Akidesi düzgün olan birisi bunları tanımadan bunlarla oturunca, iddia sahipleri de bir kaç tane büyük alimden bahsedince, onlar da büyük değilde, büyütmüşler yani, ha diyorlar, ilim ehlinin bu konudaki görüşü buymuş.

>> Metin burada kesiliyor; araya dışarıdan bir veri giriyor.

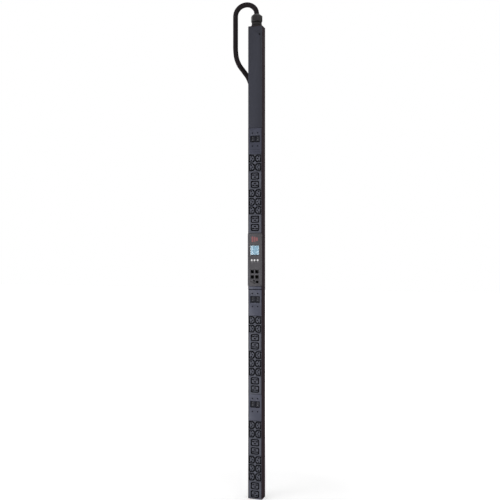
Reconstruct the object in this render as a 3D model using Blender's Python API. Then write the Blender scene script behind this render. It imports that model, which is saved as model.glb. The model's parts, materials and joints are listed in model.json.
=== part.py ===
"""Vertical rack power strip with three breaker-protected banks of outlets, a metering display,
a cable gland and a cord folded into a hank behind the body.

Run with: blender --background --python part.py
Units are metres, +Z is up, -Y is the outlet side. The origin is the seat of the lower mounting peg.
Local places are given as (across, depth behind the front face, height above the bottom end).
"""

import math

import bmesh
import bpy
from mathutils import Matrix, Vector

GAP = 0.0003  # clearance between touching pieces

# Body
BODY_WIDTH = 0.056
BODY_DEPTH = 0.044
BODY_HEIGHT = 1.829
WALL = 0.0015  # sheet of the rear channel
TOP_PLATE = 0.002
BOTTOM_PLATE = 0.0015
COVER_SHEET = 0.0015
INSIDE = BODY_WIDTH - 2 * WALL
INSERT_WIDTH = INSIDE - 2 * GAP

# Mounting pegs on the back of the channel
LOWER_PEG_HEIGHT = 0.136
PEG_SPACING = 1.556
PEG_HEAD_RADIUS = 0.0055
PEG_HEAD = 0.0025
PEG_SHANK_RADIUS = 0.003
PEG_BASE_RADIUS = 0.006
PEG_BASE = 0.0015
PEG_STANDOFF = 0.008

# Outlet banks: kinds and counts of a bank's rows from the top down, and the pitches between rows
BANK_ROWS = (("c13", 2), ("c19", 2), ("c13", 3), ("c19", 2))
C13_PITCH = 0.0327
C19_PITCH = 0.0318
C13_TO_C19 = 0.0348
PITCHES = {"c13": C13_PITCH, "c19": C19_PITCH}
WITHIN_GROUPS = sum((count - 1) * PITCHES[kind] for kind, count in BANK_ROWS)
BANK_DROP = WITHIN_GROUPS + (len(BANK_ROWS) - 1) * C13_TO_C19
C13_COLUMN = 0.0126  # column centre from the middle of the strip
C13_ISLAND = (0.0170, 0.0232)
C19_ISLAND = (0.0272, 0.0206)
GROOVE = 0.0030
GROOVE_DEPTH = 0.0150
CORNER = 0.0035
KEY_CORNER = 0.0055  # the two cut corners beside a C13 outlet's earth contact
BLOCK_DEPTH = 0.030
C13_SLOT = (0.0048, 0.0026)
C19_SLOT = (0.0088, 0.0030)
C13_POLE_RISE = 0.0070
C13_POLE_SHIFT = 0.0020
C19_POLE_SPREAD = 0.0065
C19_POLE_RISE = 0.0040

# Busbars behind the outlet blocks
BAR_SHEET = 0.0010
BAR_STEP = 0.0030
BAR_ARM = 0.0040
BAR_SPINES = {"earth": (-0.0015, 0.0015), "neutral": (0.0018, 0.0100), "line": (-0.0100, -0.0018)}
BAR_LAYERS = {"earth": 0, "neutral": 1, "line": 2}
CONTACT_SET_BACK = 0.0040  # from the front of the block to the contact's tip

# The stack from the top bank down: last row above what lies below the bank, bezel above the first
# row, the bezel's height, and its windows' centre above its lower edge
STACK = (
    (0.0223, 0.0167, 0.1023, 0.0593),
    (0.0202, 0.0167, 0.1146, 0.0636),
    (0.0192, 0.0168, 0.1028, 0.0635),
)
DISPLAY_HEIGHT = 0.2043
DISPLAY_CLEAR = 0.0005  # display module above the middle bezel


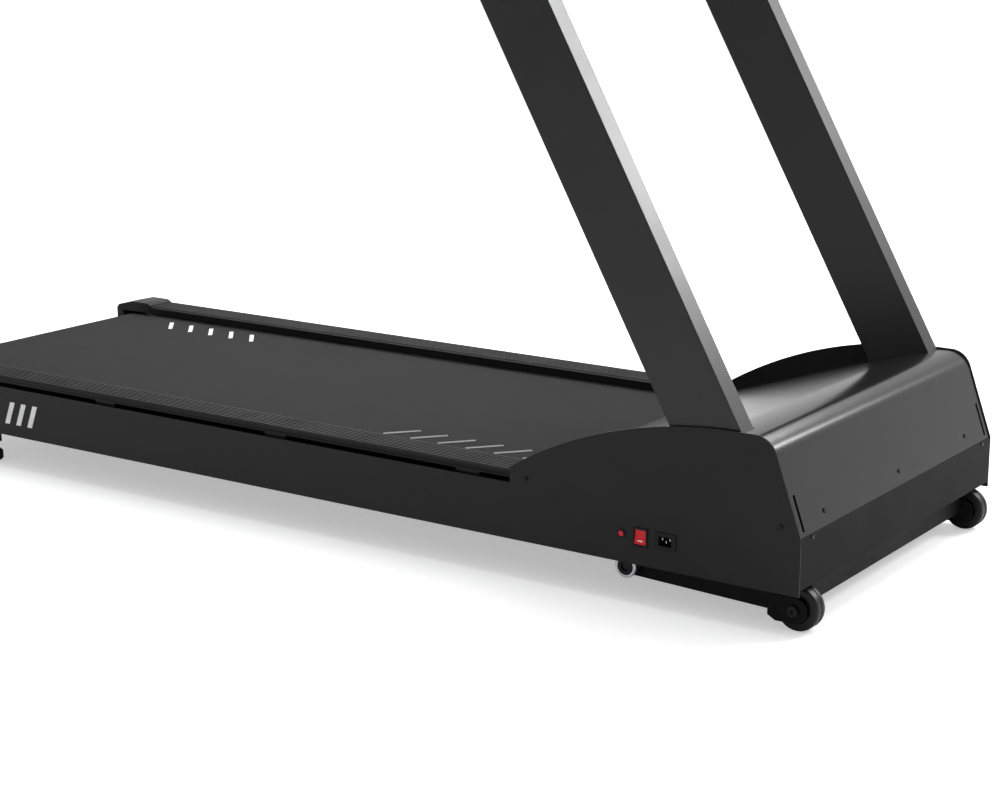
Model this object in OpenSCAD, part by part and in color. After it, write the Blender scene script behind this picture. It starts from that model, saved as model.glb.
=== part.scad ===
// Treadmill: powered running deck with a lift frame, motor hood, uprights and console.
// +Y is the running direction, +X the runner's right, +Z up, origin on the floor
// under the middle of the overall length and width.

/* [Overall] */
// Width over the two side panels
body_w = 772; // [700:1:930]
// Length of the base from its front face to the end caps
base_len = 2160; // [1800:1:2600]
// Height of the console's middle above the floor
console_high = 1290; // [1100:1:1560]

/* [Base] */
// Lower edge of the side panels above the floor
panel_low = 70; // [60:1:80]
// Upper edge of the side panels beside the foot rails
panel_high = 170; // [166:1:173]
// Thickness of the panels' and hood's sheet
sheet_t = 3; // [2:0.5:4]
// Height of the lip where the hood meets the front cover
lip_high = 165; // [150:1:175]
// Lower edge of the front cover
cover_low = 80; // [78:1:90]
// Width of a frame rail
rail_w = 34; // [28:1:41]
// Lower face of the frame rails
rail_low = 84; // [82:1:88]
// Height of the frame rails
rail_h = 80; // [76:1:86]
// Wall of the frame rails and cross members
tube_wall = 3; // [2:0.5:4]
// Gap between a frame rail and its side panel
panel_gap = 11; // [9:1:13]

/* [Hood] */
// Height of the hood's flat top
hood_top = 319; // [300:1:380]
// Distance of the hood's rear edge behind the front face
hood_back = 540; // [500:1:600]
// Height of the hood's rear edge
hood_rear_high = 181; // [180:1:190]
// Run of the hood's front face from its lip back to its top bend
hood_run = 55.1; // [46:0.1:56]
// Distance of the hood's upper rear bend behind the front face
hood_flat_back = 132.3; // [132:0.1:150]
// Bend radius between the hood's top and front
hood_bend_r = 44; // [20:1:46]
// Radius of the side panels' long top curve
panel_arc_r = 803; // [760:1:900]

/* [Running surface] */
// Top of the running belt
belt_top = 176; // [172:1:178]
// Radius of the two rollers
roller_r = 35; // [30:0.5:36]
// Thickness of the running belt
belt_t = 2.7; // [2:0.1:4]
// Thickness of the deck board
deck_t = 25; // [18:1:28]
// Distance of the front roller behind the front face
front_roller_back = 430; // [425:1:440]
// Distance of the rear roller ahead of the end caps' rear face
rear_roller_in = 75; // [70:1:90]
// Radius of the roller axles
axle_r = 10; // [8:0.5:12]
// Width of a foot rail
foot_rail_w = 72; // [60:1:76]
// Top of the foot rails
foot_rail_top = 193; // [188:1:200]

/* [Drive] */
// Radius of the drive motor
motor_r = 57.5; // [45:0.5:60]
// Length of the drive motor's casing
motor_len = 210; // [160:1:220]
// Distance of the motor shaft behind the front face
motor_back = 270; // [262:1:280]
// Height of the motor shaft
motor_high = 200; // [196:1:203]
// Radius of the motor pulley
motor_pulley_r = 22; // [18:0.5:26]
// Radius of the roller pulley
roller_pulley_r = 44; // [40:0.5:46]
// Width of the ribbed pulleys
pulley_w = 22; // [18:1:24]
// Radius of the flywheel
flywheel_r = 60; // [45:0.5:61]
// Radius of the motor shaft
motor_shaft_r = 8; // [6:0.5:10]

/* [Lift frame and wheels] */
// Radius of the transport wheels
wheel_r = 37.5; // [31:0.5:38]
// Distance of the wheel axle behind the front face
wheel_back = 21; // [18:1:24]
// Width of the transport wheels
wheel_w = 30; // [24:1:34]
// Radius of the wheel axles
wheel_axle_r = 5; // [4:0.5:6]
// Distance of the lift pivot behind the front face
pivot_back = 321; // [310:1:340]
// Height of the lift pivot
pivot_high = 61; // [58:1:63]
// Radius of the lift pivot pins
pivot_r = 15; // [12:0.5:16]
// Width of a lift arm
arm_w = 25; // [20:1:28]
// Height of a lift arm
arm_h = 38; // [30:1:39]

/* [Incline actuator] */
// Distance of the actuator's upper pivot behind the front face
act_top_back = 131; // [128:1:134]
// Height of the actuator's upper pivot
act_top_high = 261; // [255:1:266]
// Distance of the actuator's lower pivot behind the front face
act_low_back = 150; // [147:1:153]
// Height of the actuator's lower pivot
act_low_high = 55; // [53:1:57]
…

Şimdi belki diyebilirsiniz, sen araştırmışsın, Alimlerin kitaplarından bulmuşsun, ama bizim başımızdakiler bunu bilmiyorlarki. Bizde diyoruz ki, cehalet insanın küfre girmesinde bir mani ve bir özürdür. Ama İslam Alimler cehaleti ortalığamı atmışlar. Her önüne gelen o tarafını çeksin, biri bu tarafını çeksin, olur mu. Olmaz tabi.
Karrafi, meşhur usul alimlerinden Furuk kitabında Cehaleti şöyle tanımlıyor. Cehalette yani usulun konularından, bu aklımızda kalsın. Ne diyor: “ İnsanın kendinden def edebildiği cehalet kesinlikle cehalet değildir.”
Aynı şekilde ibni Liham ne diyor El kavaid Vel Favaid’de “ Eğer kendisi araştırmazsa, kendisi koşturmazsa, cehalet onun için hiçbir zaman özür değildir. “

Şimdiki bütün hakimlerin böyle bir imkanları var. Bütün Alimler ellerinde. Nasıl yani? Hüküm Allah’ındır diyen Alimleri içeri atmaları,tehlikeyi bildiklerini zaten bu hükmü bildiklerinin göstergesidir. Yeryüzünde “ İnil Hükmü İlla Lillah “ diyen Alimleri ömür boyu hapse atmaları bunun göstergesi. Alimler dışarda kalsa kendi ellerindeki hükmü alacaklar ve hükmü Allah S.v.T’ya verecekler. Sen göklerin ilahı isen bende yerlerin ilahıyım diyenler ne yaptı, bütün Alimleri içeri tıktılar. Bu da bize Cehalet bunlar için özür olmadığını gösteriyor. Cehalet ile hiçbir zaman mazur değillerdir. Bütün kütüphaneler, bütün üniversiteler ellerinde. İsterlerse öğrenebilirler. Cehalet kimin için özürdür, Kendinden bunu def edemeyen ve gücü yetmeyen için özürdür. Yoksa senin benim gibi araştırma imkanı olan, okuyan kişiler için cehalet özür olamaz.

Velhamdulillahi Rabbil Alemin...

Genel Bir araştırmadır. Kaynakları Metnin içindedir.

Anlattıklarımız arasında doğruya isabet Allah’dandır, Yanlışlarımız ise nefsimizden ve lanetli şeytandandır.